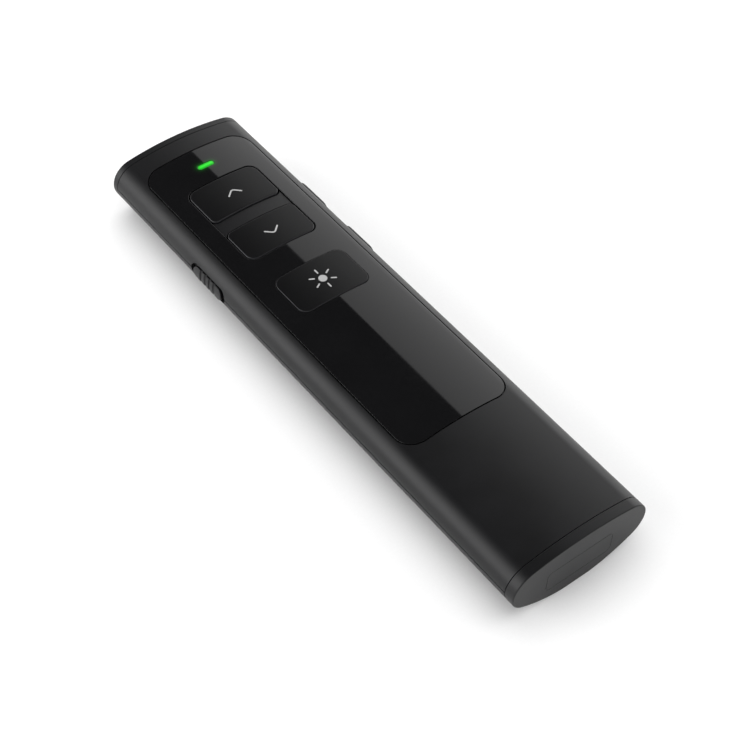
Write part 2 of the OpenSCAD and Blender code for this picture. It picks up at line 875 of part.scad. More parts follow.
module main_board() color(board_green)
    difference() {
        raise(board_z, board_top) tile(board_w, board_y0, board_y1, board_back_r, board_front_r);
        for (p = board_screws) post(p[0], p[1], board_z - over, board_top + over, screw_d + 2 * fit);
    }

module face_switches() color(part_black)
    for (y = [up_y, down_y, laser_y]) translate([0, y, board_top])
        difference() {
            translate([-switch_w / 2, -switch_w / 2, 0]) cube([switch_w, switch_w, switch_h]);
            translate([0, 0, switch_floor]) cylinder(d = plunger_d + 2 * plunger_gap, h = switch_h);
        }

module face_plunger(y) color("#3a3a3e")
    post(0, y, board_top + switch_floor + key_travel + fit / 2, plunger_top, plunger_d);

module page_up_plunger() face_plunger(up_y);
module page_down_plunger() face_plunger(down_y);
module laser_plunger() face_plunger(laser_y);

module side_switches() color(part_black)
    for (y = side_keys_y) difference() {
        block(side_switch_x - side_switch_w, side_switch_x, y - side_switch_l / 2, y + side_switch_l / 2,
              board_top, board_top + switch_h);
        translate([0, y, side_plunger_z])
            across(side_switch_x - side_bore, body_w / 2) circle(d = side_plunger_d + 2 * plunger_gap);
    }

module side_plunger(y) color("#d8d8d4")
    translate([0, y, side_plunger_z])
        across(side_switch_x - side_bore + key_travel + fit / 2, side_plunger_x)
            circle(d = side_plunger_d);

module volume_up_plunger() side_plunger(side_keys_y[0]);
module volume_down_plunger() side_plunger(side_keys_y[1]);

// Slide switch under the board, its lever in a slot of its outer side
module slide_switch() color(steel)
    difference() {
        block(-slide_switch_x, -slide_switch_x + slide_switch_w,
              slider_y - slide_switch_l / 2, slider_y + slide_switch_l / 2,
              board_z - slide_switch_h, board_z);
        translate([0, slider_y, lever_z])
            across(-body_w / 2, -slide_switch_x + lever_in + fit)
                square([lever_w + 2 * (slider_travel + fit), lever_h + fit], center = true);
    }

module switch_lever() color(part_black)
    translate([0, slider_y, lever_z])
        across(-lever_x, -slide_switch_x + lever_in) square([lever_w, lever_h], center = true);

module radio_chip() color(part_black)
    block(0, chip_w, down_y + chip_front, down_y + chip_front + chip_w, board_z - chip_t, board_z);

module clock_crystal() color(steel)
    block(crystal_x, crystal_x + crystal_w, down_y + crystal_front, down_y + crystal_front + crystal_l,
          board_z - crystal_t, board_z);

module status_led() color("#e8e8c8")
    block(-led_w / 2, led_w / 2, light_y - led_l / 2, light_y + led_l / 2, board_top, board_top + led_h);

// Clear pipe from the lamp on the board to the panel's face, with a collar under the shell
module status_light() color("#22e822") {
    intersection() {
        run(light_y - light_w, light_y + light_w) crown();
        raise(board_top + led_h + pipe_gap, body_h) translate([0, light_y])
            pill(light_w, light_l, light_l / 2);
    }
    raise(crown_z(0, wall) - collar_t - fit, crown_z(light_w / 2 + collar, wall) - fit / 2)
        translate([0, light_y]) pill(light_w + 2 * collar, light_l + 2 * collar, collar);
}

// ---- Laser ----

module laser_barrel() color("#b88a44")
    translate([0, 0, laser_z])
        difference() {
            run(laser_y_back, laser_y_front) circle(d = laser_d);
            run(laser_y_back - over, laser_y_back + diode_bore) circle(d = step_d);
            run(laser_y_back, laser_y_front) circle(d = bore_d);
            run(laser_y_front - lens_bore, laser_y_front + over) circle(d = step_d);
        }

module laser_lens() color("#c8dce8")
    translate([0, laser_y_front - lens_bore, laser_z]) rotate([-90, 0, 0])
        intersection() {
            cylinder(d = lens_d, h = lens_t);
            translate([0, 0, lens_t - lens_r]) sphere(r = lens_r);
        }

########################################

**Goal of the exercise:** Return all the data exactly as given.

**Task output:**
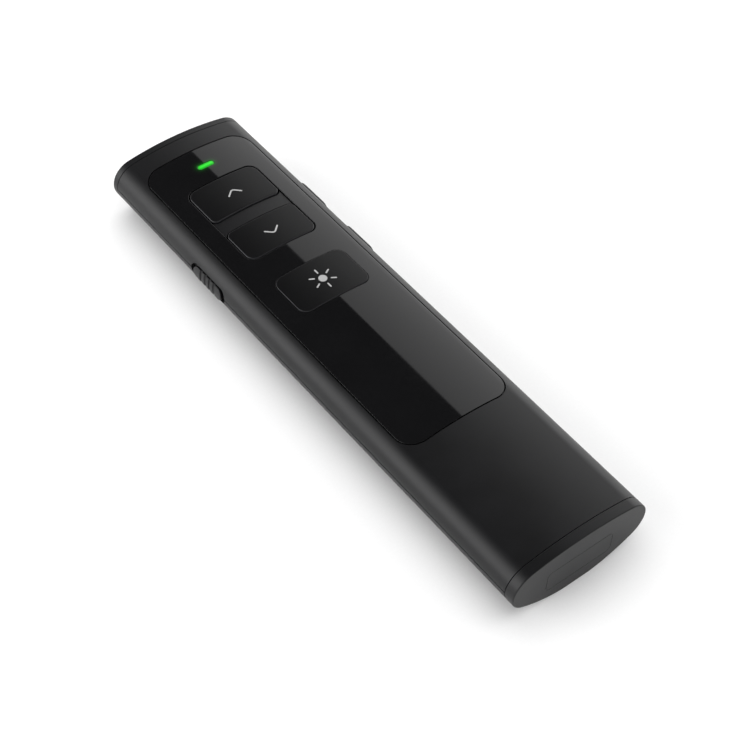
Write part 2 of the OpenSCAD and Blender code for this picture. It picks up at line 875 of part.scad. More parts follow.
module main_board() color(board_green)
    difference() {
        raise(board_z, board_top) tile(board_w, board_y0, board_y1, board_back_r, board_front_r);
        for (p = board_screws) post(p[0], p[1], board_z - over, board_top + over, screw_d + 2 * fit);
    }

module face_switches() color(part_black)
    for (y = [up_y, down_y, laser_y]) translate([0, y, board_top])
        difference() {
            translate([-switch_w / 2, -switch_w / 2, 0]) cube([switch_w, switch_w, switch_h]);
            translate([0, 0, switch_floor]) cylinder(d = plunger_d + 2 * plunger_gap, h = switch_h);
        }

module face_plunger(y) color("#3a3a3e")
    post(0, y, board_top + switch_floor + key_travel + fit / 2, plunger_top, plunger_d);

module page_up_plunger() face_plunger(up_y);
module page_down_plunger() face_plunger(down_y);
module laser_plunger() face_plunger(laser_y);

module side_switches() color(part_black)
    for (y = side_keys_y) difference() {
        block(side_switch_x - side_switch_w, side_switch_x, y - side_switch_l / 2, y + side_switch_l / 2,
              board_top, board_top + switch_h);
        translate([0, y, side_plunger_z])
            across(side_switch_x - side_bore, body_w / 2) circle(d = side_plunger_d + 2 * plunger_gap);
    }

module side_plunger(y) color("#d8d8d4")
    translate([0, y, side_plunger_z])
        across(side_switch_x - side_bore + key_travel + fit / 2, side_plunger_x)
            circle(d = side_plunger_d);

module volume_up_plunger() side_plunger(side_keys_y[0]);
module volume_down_plunger() side_plunger(side_keys_y[1]);

// Slide switch under the board, its lever in a slot of its outer side
module slide_switch() color(steel)
    difference() {
        block(-slide_switch_x, -slide_switch_x + slide_switch_w,
              slider_y - slide_switch_l / 2, slider_y + slide_switch_l / 2,
              board_z - slide_switch_h, board_z);
        translate([0, slider_y, lever_z])
            across(-body_w / 2, -slide_switch_x + lever_in + fit)
                square([lever_w + 2 * (slider_travel + fit), lever_h + fit], center = true);
    }

module switch_lever() color(part_black)
    translate([0, slider_y, lever_z])
        across(-lever_x, -slide_switch_x + lever_in) square([lever_w, lever_h], center = true);

module radio_chip() color(part_black)
    block(0, chip_w, down_y + chip_front, down_y + chip_front + chip_w, board_z - chip_t, board_z);

module clock_crystal() color(steel)
    block(crystal_x, crystal_x + crystal_w, down_y + crystal_front, down_y + crystal_front + crystal_l,
          board_z - crystal_t, board_z);

module status_led() color("#e8e8c8")
    block(-led_w / 2, led_w / 2, light_y - led_l / 2, light_y + led_l / 2, board_top, board_top + led_h);

// Clear pipe from the lamp on the board to the panel's face, with a collar under the shell
module status_light() color("#22e822") {
    intersection() {
        run(light_y - light_w, light_y + light_w) crown();
        raise(board_top + led_h + pipe_gap, body_h) translate([0, light_y])
            pill(light_w, light_l, light_l / 2);
    }
    raise(crown_z(0, wall) - collar_t - fit, crown_z(light_w / 2 + collar, wall) - fit / 2)
        translate([0, light_y]) pill(light_w + 2 * collar, light_l + 2 * collar, collar);
}

// ---- Laser ----

module laser_barrel() color("#b88a44")
    translate([0, 0, laser_z])
        difference() {
            run(laser_y_back, laser_y_front) circle(d = laser_d);
            run(laser_y_back - over, laser_y_back + diode_bore) circle(d = step_d);
            run(laser_y_back, laser_y_front) circle(d = bore_d);
            run(laser_y_front - lens_bore, laser_y_front + over) circle(d = step_d);
        }

module laser_lens() color("#c8dce8")
    translate([0, laser_y_front - lens_bore, laser_z]) rotate([-90, 0, 0])
        intersection() {
            cylinder(d = lens_d, h = lens_t);
            translate([0, 0, lens_t - lens_r]) sphere(r = lens_r);
        }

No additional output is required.